◆ Instructions for the task
Reproduce the data exactly.

◆ Data provided
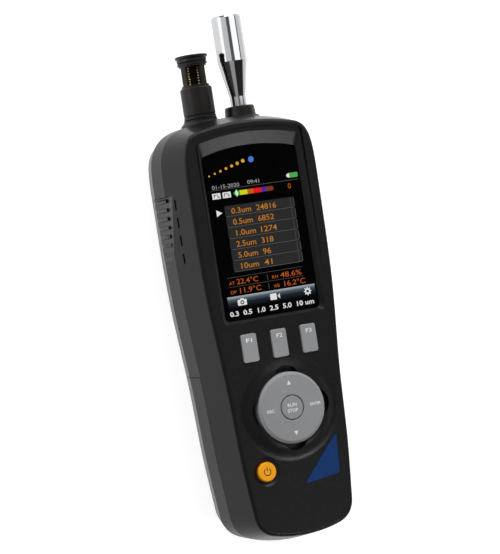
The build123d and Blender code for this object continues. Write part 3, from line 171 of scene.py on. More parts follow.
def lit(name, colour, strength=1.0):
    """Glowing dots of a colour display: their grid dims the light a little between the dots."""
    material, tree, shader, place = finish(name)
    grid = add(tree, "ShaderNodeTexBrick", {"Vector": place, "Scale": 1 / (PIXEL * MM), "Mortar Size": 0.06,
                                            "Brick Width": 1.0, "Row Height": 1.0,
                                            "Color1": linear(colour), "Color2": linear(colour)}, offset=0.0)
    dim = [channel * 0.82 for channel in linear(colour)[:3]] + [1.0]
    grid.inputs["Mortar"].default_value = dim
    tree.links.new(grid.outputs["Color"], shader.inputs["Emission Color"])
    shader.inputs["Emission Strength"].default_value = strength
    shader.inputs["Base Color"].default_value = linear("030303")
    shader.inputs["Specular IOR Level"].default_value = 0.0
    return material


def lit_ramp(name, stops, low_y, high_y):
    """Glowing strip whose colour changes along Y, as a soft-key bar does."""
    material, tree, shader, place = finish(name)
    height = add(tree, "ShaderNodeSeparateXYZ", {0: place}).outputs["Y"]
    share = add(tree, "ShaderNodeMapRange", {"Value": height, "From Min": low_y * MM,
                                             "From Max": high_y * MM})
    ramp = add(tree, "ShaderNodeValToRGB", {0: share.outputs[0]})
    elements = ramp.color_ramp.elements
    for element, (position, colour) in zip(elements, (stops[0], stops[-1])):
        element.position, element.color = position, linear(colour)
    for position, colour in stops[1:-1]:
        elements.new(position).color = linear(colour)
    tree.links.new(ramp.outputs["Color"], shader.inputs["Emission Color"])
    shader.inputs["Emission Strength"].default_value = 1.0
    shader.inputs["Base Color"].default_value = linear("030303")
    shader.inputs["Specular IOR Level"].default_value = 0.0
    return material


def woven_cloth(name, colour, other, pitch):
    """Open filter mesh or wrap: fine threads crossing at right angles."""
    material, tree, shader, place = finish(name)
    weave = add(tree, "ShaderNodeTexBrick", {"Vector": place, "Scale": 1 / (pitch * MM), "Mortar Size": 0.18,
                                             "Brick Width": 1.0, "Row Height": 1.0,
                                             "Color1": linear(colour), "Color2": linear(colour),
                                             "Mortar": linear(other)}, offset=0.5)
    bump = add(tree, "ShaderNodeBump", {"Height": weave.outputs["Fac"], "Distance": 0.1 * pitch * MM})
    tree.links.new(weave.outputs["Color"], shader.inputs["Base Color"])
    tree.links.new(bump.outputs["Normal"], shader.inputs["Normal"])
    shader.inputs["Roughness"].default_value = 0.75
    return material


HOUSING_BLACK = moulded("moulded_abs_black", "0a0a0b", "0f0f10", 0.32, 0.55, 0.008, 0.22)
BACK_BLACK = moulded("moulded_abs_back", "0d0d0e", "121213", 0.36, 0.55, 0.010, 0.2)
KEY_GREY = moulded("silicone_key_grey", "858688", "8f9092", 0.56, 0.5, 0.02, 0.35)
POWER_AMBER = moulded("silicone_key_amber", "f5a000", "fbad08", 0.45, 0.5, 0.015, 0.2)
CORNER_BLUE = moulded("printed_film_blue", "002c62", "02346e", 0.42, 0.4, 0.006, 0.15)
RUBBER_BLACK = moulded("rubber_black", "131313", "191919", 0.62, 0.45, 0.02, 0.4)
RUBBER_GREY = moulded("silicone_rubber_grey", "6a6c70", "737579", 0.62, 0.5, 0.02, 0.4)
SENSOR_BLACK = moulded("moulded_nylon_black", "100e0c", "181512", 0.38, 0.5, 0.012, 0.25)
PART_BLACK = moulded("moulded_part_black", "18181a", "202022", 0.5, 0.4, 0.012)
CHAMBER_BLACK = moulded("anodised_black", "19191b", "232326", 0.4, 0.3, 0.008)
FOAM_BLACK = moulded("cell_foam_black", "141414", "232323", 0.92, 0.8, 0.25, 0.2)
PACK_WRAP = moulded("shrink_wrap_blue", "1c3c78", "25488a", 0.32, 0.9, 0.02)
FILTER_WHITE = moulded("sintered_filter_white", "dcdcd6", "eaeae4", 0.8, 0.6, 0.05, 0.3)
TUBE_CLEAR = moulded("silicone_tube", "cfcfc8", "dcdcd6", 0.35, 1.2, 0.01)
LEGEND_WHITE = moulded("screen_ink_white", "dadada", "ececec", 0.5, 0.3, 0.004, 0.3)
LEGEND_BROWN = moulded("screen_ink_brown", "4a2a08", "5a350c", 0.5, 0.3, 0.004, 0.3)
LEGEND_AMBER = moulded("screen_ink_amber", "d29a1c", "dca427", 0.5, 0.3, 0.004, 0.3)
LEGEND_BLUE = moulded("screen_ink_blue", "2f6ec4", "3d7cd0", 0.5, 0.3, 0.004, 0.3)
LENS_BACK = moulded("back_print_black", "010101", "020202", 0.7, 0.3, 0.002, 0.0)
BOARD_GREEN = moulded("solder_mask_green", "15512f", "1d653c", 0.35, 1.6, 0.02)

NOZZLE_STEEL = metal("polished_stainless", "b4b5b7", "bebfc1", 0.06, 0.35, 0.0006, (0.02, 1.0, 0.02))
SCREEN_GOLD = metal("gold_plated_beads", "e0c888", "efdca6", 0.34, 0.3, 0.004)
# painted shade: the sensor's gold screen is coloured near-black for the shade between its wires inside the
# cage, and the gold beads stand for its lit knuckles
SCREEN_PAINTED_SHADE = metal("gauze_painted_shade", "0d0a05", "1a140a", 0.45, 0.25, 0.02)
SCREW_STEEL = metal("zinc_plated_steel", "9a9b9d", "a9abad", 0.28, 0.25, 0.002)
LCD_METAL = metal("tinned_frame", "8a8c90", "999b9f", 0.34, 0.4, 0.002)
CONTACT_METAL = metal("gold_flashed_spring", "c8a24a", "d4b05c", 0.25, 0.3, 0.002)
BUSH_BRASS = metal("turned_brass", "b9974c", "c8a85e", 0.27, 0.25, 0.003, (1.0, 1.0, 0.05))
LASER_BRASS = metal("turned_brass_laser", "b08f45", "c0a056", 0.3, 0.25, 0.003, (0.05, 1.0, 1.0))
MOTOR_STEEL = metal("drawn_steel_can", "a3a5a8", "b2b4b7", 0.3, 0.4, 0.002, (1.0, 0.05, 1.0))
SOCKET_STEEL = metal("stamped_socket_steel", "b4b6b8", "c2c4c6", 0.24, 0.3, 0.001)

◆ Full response
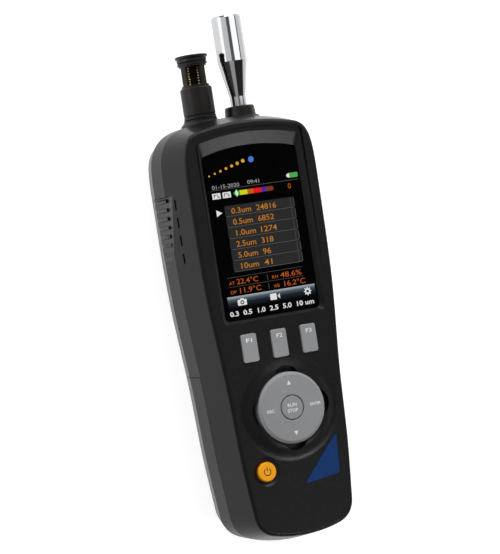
The build123d and Blender code for this object continues. Write part 3, from line 171 of scene.py on. More parts follow.
def lit(name, colour, strength=1.0):
    """Glowing dots of a colour display: their grid dims the light a little between the dots."""
    material, tree, shader, place = finish(name)
    grid = add(tree, "ShaderNodeTexBrick", {"Vector": place, "Scale": 1 / (PIXEL * MM), "Mortar Size": 0.06,
                                            "Brick Width": 1.0, "Row Height": 1.0,
                                            "Color1": linear(colour), "Color2": linear(colour)}, offset=0.0)
    dim = [channel * 0.82 for channel in linear(colour)[:3]] + [1.0]
    grid.inputs["Mortar"].default_value = dim
    tree.links.new(grid.outputs["Color"], shader.inputs["Emission Color"])
    shader.inputs["Emission Strength"].default_value = strength
    shader.inputs["Base Color"].default_value = linear("030303")
    shader.inputs["Specular IOR Level"].default_value = 0.0
    return material


def lit_ramp(name, stops, low_y, high_y):
    """Glowing strip whose colour changes along Y, as a soft-key bar does."""
    material, tree, shader, place = finish(name)
    height = add(tree, "ShaderNodeSeparateXYZ", {0: place}).outputs["Y"]
    share = add(tree, "ShaderNodeMapRange", {"Value": height, "From Min": low_y * MM,
                                             "From Max": high_y * MM})
    ramp = add(tree, "ShaderNodeValToRGB", {0: share.outputs[0]})
    elements = ramp.color_ramp.elements
    for element, (position, colour) in zip(elements, (stops[0], stops[-1])):
        element.position, element.color = position, linear(colour)
    for position, colour in stops[1:-1]:
        elements.new(position).color = linear(colour)
    tree.links.new(ramp.outputs["Color"], shader.inputs["Emission Color"])
    shader.inputs["Emission Strength"].default_value = 1.0
    shader.inputs["Base Color"].default_value = linear("030303")
    shader.inputs["Specular IOR Level"].default_value = 0.0
    return material


def woven_cloth(name, colour, other, pitch):
    """Open filter mesh or wrap: fine threads crossing at right angles."""
    material, tree, shader, place = finish(name)
    weave = add(tree, "ShaderNodeTexBrick", {"Vector": place, "Scale": 1 / (pitch * MM), "Mortar Size": 0.18,
                                             "Brick Width": 1.0, "Row Height": 1.0,
                                             "Color1": linear(colour), "Color2": linear(colour),
                                             "Mortar": linear(other)}, offset=0.5)
    bump = add(tree, "ShaderNodeBump", {"Height": weave.outputs["Fac"], "Distance": 0.1 * pitch * MM})
    tree.links.new(weave.outputs["Color"], shader.inputs["Base Color"])
    tree.links.new(bump.outputs["Normal"], shader.inputs["Normal"])
    shader.inputs["Roughness"].default_value = 0.75
    return material


HOUSING_BLACK = moulded("moulded_abs_black", "0a0a0b", "0f0f10", 0.32, 0.55, 0.008, 0.22)
BACK_BLACK = moulded("moulded_abs_back", "0d0d0e", "121213", 0.36, 0.55, 0.010, 0.2)
KEY_GREY = moulded("silicone_key_grey", "858688", "8f9092", 0.56, 0.5, 0.02, 0.35)
POWER_AMBER = moulded("silicone_key_amber", "f5a000", "fbad08", 0.45, 0.5, 0.015, 0.2)
CORNER_BLUE = moulded("printed_film_blue", "002c62", "02346e", 0.42, 0.4, 0.006, 0.15)
RUBBER_BLACK = moulded("rubber_black", "131313", "191919", 0.62, 0.45, 0.02, 0.4)
RUBBER_GREY = moulded("silicone_rubber_grey", "6a6c70", "737579", 0.62, 0.5, 0.02, 0.4)
SENSOR_BLACK = moulded("moulded_nylon_black", "100e0c", "181512", 0.38, 0.5, 0.012, 0.25)
PART_BLACK = moulded("moulded_part_black", "18181a", "202022", 0.5, 0.4, 0.012)
CHAMBER_BLACK = moulded("anodised_black", "19191b", "232326", 0.4, 0.3, 0.008)
FOAM_BLACK = moulded("cell_foam_black", "141414", "232323", 0.92, 0.8, 0.25, 0.2)
PACK_WRAP = moulded("shrink_wrap_blue", "1c3c78", "25488a", 0.32, 0.9, 0.02)
FILTER_WHITE = moulded("sintered_filter_white", "dcdcd6", "eaeae4", 0.8, 0.6, 0.05, 0.3)
TUBE_CLEAR = moulded("silicone_tube", "cfcfc8", "dcdcd6", 0.35, 1.2, 0.01)
LEGEND_WHITE = moulded("screen_ink_white", "dadada", "ececec", 0.5, 0.3, 0.004, 0.3)
LEGEND_BROWN = moulded("screen_ink_brown", "4a2a08", "5a350c", 0.5, 0.3, 0.004, 0.3)
LEGEND_AMBER = moulded("screen_ink_amber", "d29a1c", "dca427", 0.5, 0.3, 0.004, 0.3)
LEGEND_BLUE = moulded("screen_ink_blue", "2f6ec4", "3d7cd0", 0.5, 0.3, 0.004, 0.3)
LENS_BACK = moulded("back_print_black", "010101", "020202", 0.7, 0.3, 0.002, 0.0)
BOARD_GREEN = moulded("solder_mask_green", "15512f", "1d653c", 0.35, 1.6, 0.02)

NOZZLE_STEEL = metal("polished_stainless", "b4b5b7", "bebfc1", 0.06, 0.35, 0.0006, (0.02, 1.0, 0.02))
SCREEN_GOLD = metal("gold_plated_beads", "e0c888", "efdca6", 0.34, 0.3, 0.004)
# painted shade: the sensor's gold screen is coloured near-black for the shade between its wires inside the
# cage, and the gold beads stand for its lit knuckles
SCREEN_PAINTED_SHADE = metal("gauze_painted_shade", "0d0a05", "1a140a", 0.45, 0.25, 0.02)
SCREW_STEEL = metal("zinc_plated_steel", "9a9b9d", "a9abad", 0.28, 0.25, 0.002)
LCD_METAL = metal("tinned_frame", "8a8c90", "999b9f", 0.34, 0.4, 0.002)
CONTACT_METAL = metal("gold_flashed_spring", "c8a24a", "d4b05c", 0.25, 0.3, 0.002)
BUSH_BRASS = metal("turned_brass", "b9974c", "c8a85e", 0.27, 0.25, 0.003, (1.0, 1.0, 0.05))
LASER_BRASS = metal("turned_brass_laser", "b08f45", "c0a056", 0.3, 0.25, 0.003, (0.05, 1.0, 1.0))
MOTOR_STEEL = metal("drawn_steel_can", "a3a5a8", "b2b4b7", 0.3, 0.4, 0.002, (1.0, 0.05, 1.0))
SOCKET_STEEL = metal("stamped_socket_steel", "b4b6b8", "c2c4c6", 0.24, 0.3, 0.001)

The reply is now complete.